A l’origine, déjà, la plupart des miliciens insatisfaits de l’UFDR appartenaient à la tribu Gula. Le temps passant, les Gula ont recruté de plus en plus des leurs, poussant les autres tribus dehors, chassant notamment les Runga des mines de diamants en 2008. Ces derniers ont donc formé leur propre milice, la Convention des patriotes pour la justice et la paix (CPJP). En 2009, le meurtre d’un garçon de l’ethnie Kara a déclenché des violences entre Gula et Kara qui firent 27 morts.
L’année dernière, des ministres ont invité les différents groupes ethniques du Nord-est à une cérémonie de réconciliation. Mais les peurs mutuelles et les suspicions sont profondes. Elles perdureront tant que l’UFDR pourra diriger les autres groupes du bout de son fusil et profiter illégalement des pierres de Sam Ouandja.
Pour que le Processus de Kimberley sauvegarde sa réputation et contribue à améliorer la vie des mineurs, il devrait se pencher de plus près sur le cas l’UFDR et la CPJP. La dernière est également accusée de banditisme dans les zones diamantifères de l’Est.

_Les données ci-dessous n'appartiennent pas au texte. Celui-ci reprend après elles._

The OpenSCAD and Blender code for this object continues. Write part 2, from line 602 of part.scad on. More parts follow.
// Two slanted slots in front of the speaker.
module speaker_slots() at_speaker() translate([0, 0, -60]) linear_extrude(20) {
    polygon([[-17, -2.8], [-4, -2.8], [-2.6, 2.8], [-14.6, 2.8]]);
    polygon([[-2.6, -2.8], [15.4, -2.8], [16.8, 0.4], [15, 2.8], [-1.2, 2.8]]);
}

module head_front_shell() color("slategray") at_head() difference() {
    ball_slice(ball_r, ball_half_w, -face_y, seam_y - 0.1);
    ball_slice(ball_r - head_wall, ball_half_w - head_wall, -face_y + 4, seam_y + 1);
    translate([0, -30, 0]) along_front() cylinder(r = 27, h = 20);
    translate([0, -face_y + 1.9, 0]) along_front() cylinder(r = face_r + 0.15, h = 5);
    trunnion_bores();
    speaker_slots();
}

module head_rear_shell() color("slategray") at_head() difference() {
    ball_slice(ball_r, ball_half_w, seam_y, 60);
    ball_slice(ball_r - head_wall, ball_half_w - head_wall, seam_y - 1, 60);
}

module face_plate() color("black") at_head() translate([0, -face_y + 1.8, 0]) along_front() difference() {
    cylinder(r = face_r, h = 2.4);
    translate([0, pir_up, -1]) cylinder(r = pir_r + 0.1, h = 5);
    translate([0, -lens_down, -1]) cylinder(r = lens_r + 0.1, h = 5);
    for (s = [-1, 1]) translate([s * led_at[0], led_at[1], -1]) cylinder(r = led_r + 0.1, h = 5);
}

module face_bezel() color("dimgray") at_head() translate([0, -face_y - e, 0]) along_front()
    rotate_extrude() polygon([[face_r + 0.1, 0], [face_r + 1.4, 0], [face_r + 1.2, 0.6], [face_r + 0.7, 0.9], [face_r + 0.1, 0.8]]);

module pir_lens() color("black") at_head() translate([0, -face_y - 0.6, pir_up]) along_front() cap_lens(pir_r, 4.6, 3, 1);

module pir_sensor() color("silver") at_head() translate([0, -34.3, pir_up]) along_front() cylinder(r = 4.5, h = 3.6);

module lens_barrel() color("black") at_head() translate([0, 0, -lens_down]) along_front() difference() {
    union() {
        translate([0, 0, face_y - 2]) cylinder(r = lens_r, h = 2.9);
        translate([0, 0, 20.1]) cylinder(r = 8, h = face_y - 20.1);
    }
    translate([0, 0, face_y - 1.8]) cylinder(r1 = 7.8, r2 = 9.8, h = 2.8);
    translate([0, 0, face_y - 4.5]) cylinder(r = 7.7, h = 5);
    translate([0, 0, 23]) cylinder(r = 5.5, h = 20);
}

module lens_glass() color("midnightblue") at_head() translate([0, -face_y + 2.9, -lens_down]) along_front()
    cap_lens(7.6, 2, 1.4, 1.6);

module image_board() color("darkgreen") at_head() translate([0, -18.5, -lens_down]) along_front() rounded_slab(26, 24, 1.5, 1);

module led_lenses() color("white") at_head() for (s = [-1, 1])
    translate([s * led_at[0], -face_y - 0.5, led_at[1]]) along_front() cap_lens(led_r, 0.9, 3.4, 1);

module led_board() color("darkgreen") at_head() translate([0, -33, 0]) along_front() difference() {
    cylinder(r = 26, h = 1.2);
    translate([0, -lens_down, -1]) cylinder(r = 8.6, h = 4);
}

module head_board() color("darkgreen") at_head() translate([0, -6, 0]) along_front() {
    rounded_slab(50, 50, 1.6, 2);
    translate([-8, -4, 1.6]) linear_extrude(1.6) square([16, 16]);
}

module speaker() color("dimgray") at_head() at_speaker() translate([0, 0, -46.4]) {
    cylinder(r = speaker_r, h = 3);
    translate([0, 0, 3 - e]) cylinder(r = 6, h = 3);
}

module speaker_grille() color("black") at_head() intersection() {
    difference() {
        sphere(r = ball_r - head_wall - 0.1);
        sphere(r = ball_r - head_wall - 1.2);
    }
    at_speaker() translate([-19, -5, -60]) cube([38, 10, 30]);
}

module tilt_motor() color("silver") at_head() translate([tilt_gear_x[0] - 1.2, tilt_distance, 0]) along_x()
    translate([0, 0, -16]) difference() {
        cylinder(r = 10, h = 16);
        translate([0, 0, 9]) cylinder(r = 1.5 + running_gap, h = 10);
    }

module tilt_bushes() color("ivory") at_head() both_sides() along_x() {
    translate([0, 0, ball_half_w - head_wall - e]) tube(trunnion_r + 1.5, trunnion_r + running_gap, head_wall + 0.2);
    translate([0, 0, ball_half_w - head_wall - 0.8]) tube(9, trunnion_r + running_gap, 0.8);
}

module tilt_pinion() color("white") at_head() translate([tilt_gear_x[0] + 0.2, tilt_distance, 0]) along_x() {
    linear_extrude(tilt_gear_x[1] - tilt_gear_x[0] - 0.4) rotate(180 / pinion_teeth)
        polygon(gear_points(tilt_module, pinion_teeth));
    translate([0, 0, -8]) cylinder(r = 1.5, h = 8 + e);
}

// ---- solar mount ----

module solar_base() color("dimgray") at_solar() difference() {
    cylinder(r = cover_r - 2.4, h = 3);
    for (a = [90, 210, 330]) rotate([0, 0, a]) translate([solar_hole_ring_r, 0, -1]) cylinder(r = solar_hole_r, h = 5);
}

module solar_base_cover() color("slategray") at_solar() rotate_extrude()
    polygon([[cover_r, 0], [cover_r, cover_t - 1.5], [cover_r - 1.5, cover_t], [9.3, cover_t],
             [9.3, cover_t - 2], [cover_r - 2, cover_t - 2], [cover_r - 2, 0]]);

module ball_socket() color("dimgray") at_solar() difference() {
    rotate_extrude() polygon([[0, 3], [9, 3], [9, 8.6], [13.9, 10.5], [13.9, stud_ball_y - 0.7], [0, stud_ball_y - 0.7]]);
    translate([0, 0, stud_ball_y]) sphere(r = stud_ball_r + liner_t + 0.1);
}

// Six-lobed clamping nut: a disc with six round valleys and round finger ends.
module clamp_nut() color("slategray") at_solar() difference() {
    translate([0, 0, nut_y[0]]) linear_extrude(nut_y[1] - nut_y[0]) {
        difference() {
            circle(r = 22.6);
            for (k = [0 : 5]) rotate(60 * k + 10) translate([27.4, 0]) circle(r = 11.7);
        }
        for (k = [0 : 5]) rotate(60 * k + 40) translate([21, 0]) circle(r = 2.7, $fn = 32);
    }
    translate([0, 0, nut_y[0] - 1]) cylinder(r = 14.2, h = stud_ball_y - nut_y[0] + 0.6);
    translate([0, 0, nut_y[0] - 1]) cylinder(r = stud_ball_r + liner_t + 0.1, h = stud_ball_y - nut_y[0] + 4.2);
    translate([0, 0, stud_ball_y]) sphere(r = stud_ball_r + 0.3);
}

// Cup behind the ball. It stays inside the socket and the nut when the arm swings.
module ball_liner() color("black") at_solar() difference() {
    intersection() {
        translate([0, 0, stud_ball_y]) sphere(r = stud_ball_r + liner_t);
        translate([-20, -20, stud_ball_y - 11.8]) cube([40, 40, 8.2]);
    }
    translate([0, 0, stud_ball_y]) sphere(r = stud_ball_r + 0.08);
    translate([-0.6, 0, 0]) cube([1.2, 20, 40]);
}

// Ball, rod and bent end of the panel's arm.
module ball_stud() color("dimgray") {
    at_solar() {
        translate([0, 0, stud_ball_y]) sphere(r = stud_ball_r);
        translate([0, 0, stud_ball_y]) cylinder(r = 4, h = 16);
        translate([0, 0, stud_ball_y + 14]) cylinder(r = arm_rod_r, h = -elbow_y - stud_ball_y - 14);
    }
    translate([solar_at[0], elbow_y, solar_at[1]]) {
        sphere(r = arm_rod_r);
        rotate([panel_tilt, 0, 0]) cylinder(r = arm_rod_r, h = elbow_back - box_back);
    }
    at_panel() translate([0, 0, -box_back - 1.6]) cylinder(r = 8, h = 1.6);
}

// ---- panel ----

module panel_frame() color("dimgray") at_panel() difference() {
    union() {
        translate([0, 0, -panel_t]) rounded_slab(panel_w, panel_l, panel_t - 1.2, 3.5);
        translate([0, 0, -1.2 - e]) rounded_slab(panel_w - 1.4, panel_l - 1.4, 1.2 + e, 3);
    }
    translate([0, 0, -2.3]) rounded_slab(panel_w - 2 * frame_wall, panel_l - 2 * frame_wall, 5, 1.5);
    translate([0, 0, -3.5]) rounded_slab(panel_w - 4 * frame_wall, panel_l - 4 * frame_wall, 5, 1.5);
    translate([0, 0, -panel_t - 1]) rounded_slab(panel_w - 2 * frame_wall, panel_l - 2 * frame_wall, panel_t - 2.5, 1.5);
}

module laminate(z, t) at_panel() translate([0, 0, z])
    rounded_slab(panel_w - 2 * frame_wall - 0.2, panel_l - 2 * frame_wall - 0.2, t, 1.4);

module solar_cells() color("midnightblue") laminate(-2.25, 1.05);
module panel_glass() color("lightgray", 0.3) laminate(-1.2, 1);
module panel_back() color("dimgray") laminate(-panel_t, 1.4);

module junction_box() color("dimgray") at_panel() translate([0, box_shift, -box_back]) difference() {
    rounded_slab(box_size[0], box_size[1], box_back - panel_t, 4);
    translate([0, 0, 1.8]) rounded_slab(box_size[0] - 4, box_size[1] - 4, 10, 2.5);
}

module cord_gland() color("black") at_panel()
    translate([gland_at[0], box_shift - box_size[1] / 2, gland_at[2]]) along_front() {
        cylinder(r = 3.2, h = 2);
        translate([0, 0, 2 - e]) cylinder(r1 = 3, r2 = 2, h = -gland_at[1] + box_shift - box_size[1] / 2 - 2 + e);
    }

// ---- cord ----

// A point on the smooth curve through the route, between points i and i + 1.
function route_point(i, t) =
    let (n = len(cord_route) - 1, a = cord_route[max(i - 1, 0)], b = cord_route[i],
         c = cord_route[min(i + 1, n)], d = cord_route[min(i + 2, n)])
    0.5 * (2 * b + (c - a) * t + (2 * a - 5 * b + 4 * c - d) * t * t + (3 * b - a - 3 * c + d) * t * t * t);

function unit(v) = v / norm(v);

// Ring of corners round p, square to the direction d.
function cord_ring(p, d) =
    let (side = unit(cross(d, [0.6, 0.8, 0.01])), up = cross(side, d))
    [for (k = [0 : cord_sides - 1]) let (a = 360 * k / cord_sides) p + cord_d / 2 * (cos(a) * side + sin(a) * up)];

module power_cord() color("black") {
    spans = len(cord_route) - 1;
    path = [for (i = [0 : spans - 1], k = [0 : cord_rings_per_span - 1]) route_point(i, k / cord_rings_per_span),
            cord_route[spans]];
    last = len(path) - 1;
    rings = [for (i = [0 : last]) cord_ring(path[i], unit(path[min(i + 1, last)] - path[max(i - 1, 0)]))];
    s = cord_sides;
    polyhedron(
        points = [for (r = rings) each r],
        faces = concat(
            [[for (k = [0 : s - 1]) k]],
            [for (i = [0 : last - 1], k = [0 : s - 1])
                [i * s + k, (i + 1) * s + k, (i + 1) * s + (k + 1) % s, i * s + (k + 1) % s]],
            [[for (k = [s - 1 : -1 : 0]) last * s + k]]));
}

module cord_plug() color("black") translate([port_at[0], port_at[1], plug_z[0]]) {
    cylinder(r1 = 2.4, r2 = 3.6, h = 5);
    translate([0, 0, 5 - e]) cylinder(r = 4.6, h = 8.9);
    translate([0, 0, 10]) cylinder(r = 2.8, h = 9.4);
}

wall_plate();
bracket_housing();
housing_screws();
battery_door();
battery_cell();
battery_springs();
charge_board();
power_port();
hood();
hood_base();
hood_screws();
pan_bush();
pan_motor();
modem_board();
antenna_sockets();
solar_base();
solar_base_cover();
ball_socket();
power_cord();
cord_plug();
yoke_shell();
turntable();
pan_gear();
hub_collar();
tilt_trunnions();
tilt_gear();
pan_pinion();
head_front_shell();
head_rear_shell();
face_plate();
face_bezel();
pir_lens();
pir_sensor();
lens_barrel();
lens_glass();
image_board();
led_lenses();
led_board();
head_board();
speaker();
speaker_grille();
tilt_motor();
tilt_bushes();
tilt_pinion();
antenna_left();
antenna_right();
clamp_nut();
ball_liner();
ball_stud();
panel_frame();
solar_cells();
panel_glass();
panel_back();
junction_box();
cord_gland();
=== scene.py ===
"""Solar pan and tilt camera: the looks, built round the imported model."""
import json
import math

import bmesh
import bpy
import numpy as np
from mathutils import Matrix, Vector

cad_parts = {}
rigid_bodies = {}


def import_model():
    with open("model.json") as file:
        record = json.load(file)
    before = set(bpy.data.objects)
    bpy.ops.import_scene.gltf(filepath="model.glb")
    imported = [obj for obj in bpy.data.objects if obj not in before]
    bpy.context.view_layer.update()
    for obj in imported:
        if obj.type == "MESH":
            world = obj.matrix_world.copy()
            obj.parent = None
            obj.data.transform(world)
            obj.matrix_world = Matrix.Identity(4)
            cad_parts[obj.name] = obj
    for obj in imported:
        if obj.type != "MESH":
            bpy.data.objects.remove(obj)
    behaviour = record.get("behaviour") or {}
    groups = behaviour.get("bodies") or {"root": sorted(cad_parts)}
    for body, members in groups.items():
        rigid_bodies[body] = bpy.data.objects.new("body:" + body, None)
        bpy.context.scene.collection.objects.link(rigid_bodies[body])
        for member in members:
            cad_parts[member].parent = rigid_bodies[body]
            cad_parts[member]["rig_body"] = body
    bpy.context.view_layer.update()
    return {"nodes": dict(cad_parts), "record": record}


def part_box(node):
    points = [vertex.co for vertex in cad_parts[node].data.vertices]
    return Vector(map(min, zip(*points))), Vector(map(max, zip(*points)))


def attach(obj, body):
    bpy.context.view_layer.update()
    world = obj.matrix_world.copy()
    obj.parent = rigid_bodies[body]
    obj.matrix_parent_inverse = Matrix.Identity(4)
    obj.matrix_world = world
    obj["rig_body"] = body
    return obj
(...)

Il revient au gouvernement, cependant, de reconnaître la gravité de la situation. Il devrait agir au plus vite pour empêcher les rebelles d’écouler leurs diamants par les canaux légaux, formaliser les filières d’exploitation artisanales et s’assurer que les creuseurs gagnent un salaire décent dans des conditions dignes.
Les bailleurs ont aussi un rôle à jouer dans le renforcement des fragiles institutions de l’Etat. Les autorités minières ont désespérément besoin d’un soutien technique et financier afin de maximiser les recettes de l’Etat.
Maintenant que la fièvre des élections est presque retombée, il est temps pour les leaders politiques centrafricains de s’atteler aux vrais défis que sont l’insécurité chronique et la pauvreté écrasante. L’amélioration de la gouvernance du secteur minier constitue un jalon essentiel dans ce processus, afin de s’assurer que l’exploitation des diamants soit source de développement, non de violence.